__Data excerpt__:
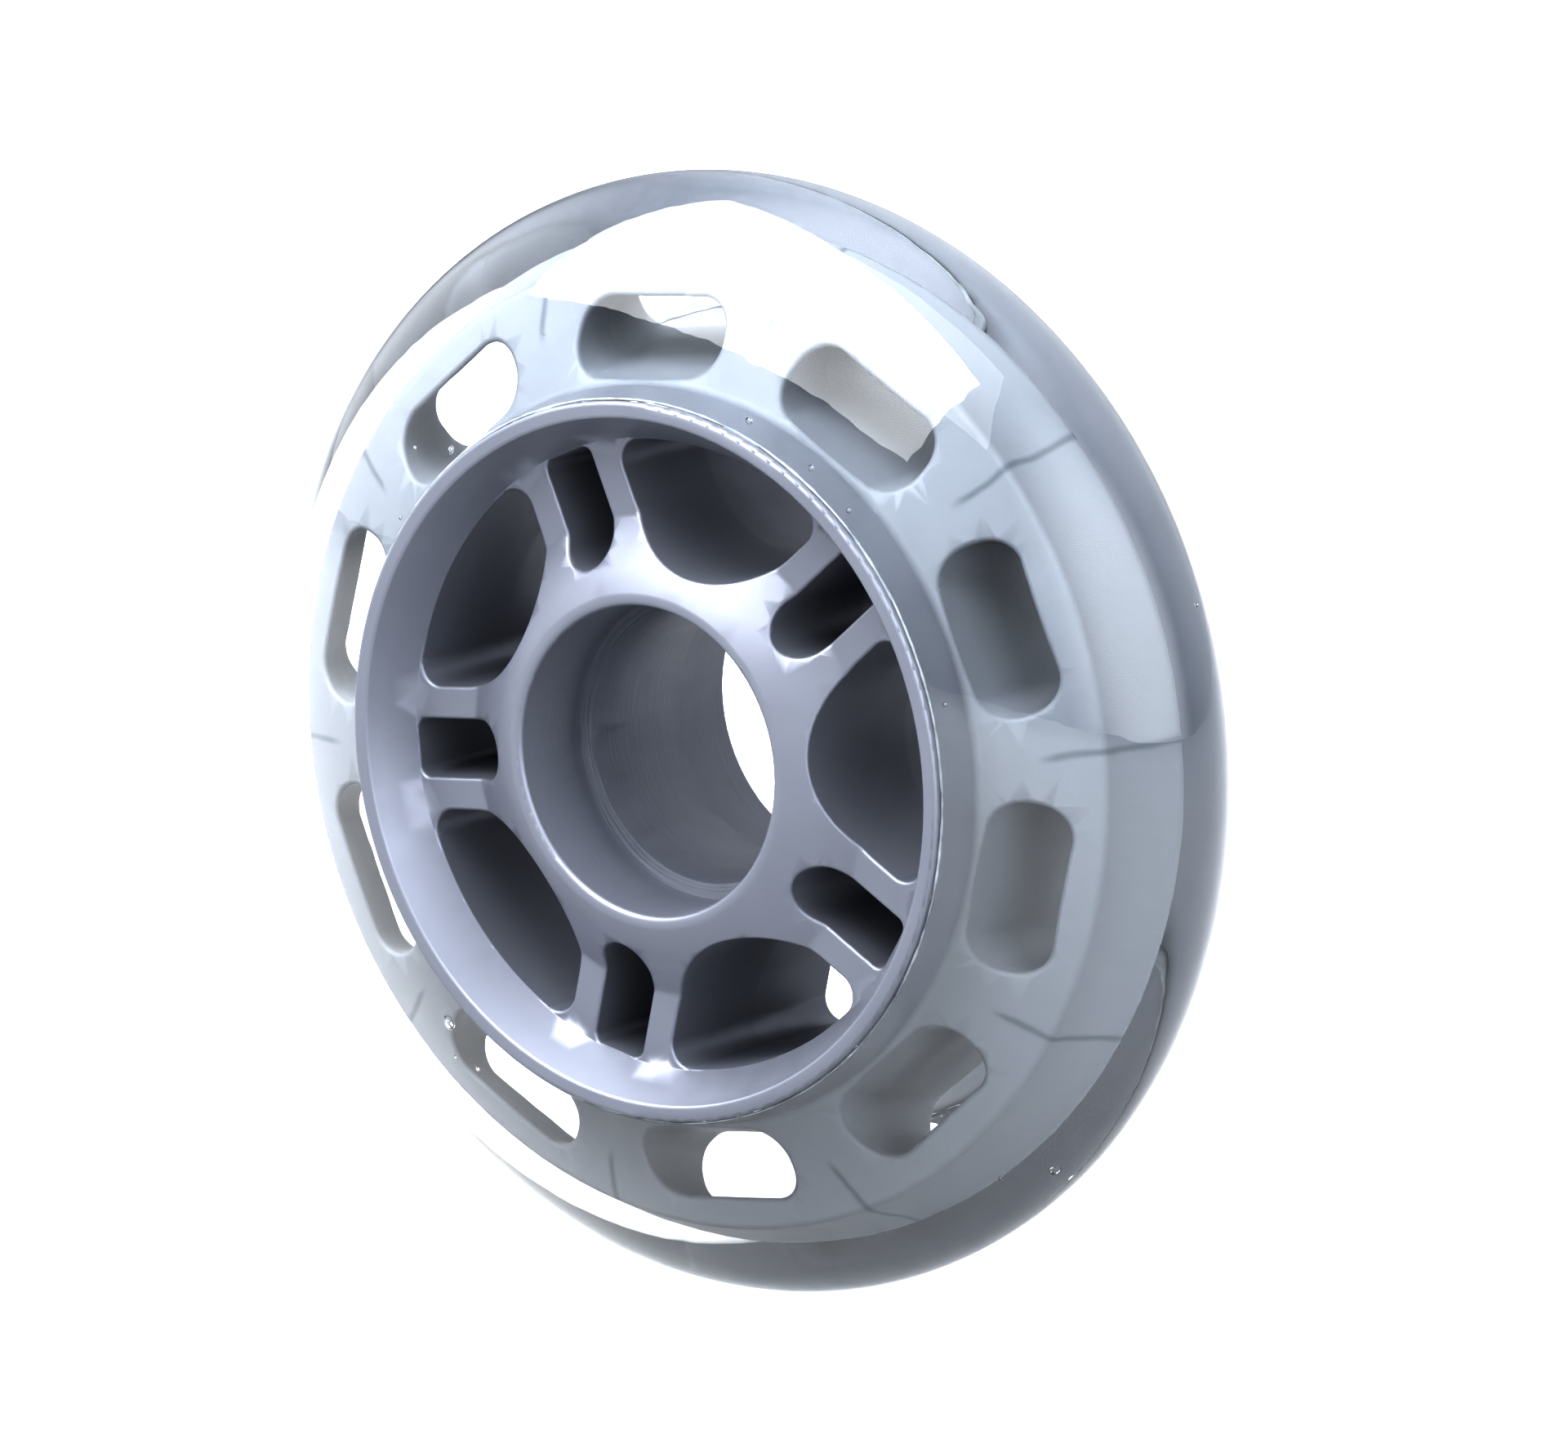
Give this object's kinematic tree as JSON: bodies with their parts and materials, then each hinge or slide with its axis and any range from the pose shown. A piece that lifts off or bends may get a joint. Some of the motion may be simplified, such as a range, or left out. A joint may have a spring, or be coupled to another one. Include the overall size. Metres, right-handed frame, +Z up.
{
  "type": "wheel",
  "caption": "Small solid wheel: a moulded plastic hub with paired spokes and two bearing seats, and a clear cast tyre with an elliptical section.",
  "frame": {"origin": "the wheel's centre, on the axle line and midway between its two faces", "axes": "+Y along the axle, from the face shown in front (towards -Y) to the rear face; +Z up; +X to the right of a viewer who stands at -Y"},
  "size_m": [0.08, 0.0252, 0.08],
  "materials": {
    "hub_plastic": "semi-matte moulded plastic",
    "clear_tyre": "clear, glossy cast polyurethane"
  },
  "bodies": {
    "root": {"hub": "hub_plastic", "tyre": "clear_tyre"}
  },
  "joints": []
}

__Brief__:
Go through the material and select each line with the string "from" in it.

__Task solution__:
Give this object's kinematic tree as JSON: bodies with their parts and materials, then each hinge or slide with its axis and any range from the pose shown. A piece that lifts off or bends may get a joint. Some of the motion may be simplified, such as a range, or left out. A joint may have a spring, or be coupled to another one. Include the overall size. Metres, right-handed frame, +Z up.
  "frame": {"origin": "the wheel's centre, on the axle line and midway between its two faces", "axes": "+Y along the axle, from the face shown in front (towards -Y) to the rear face; +Z up; +X to the right of a viewer who stands at -Y"},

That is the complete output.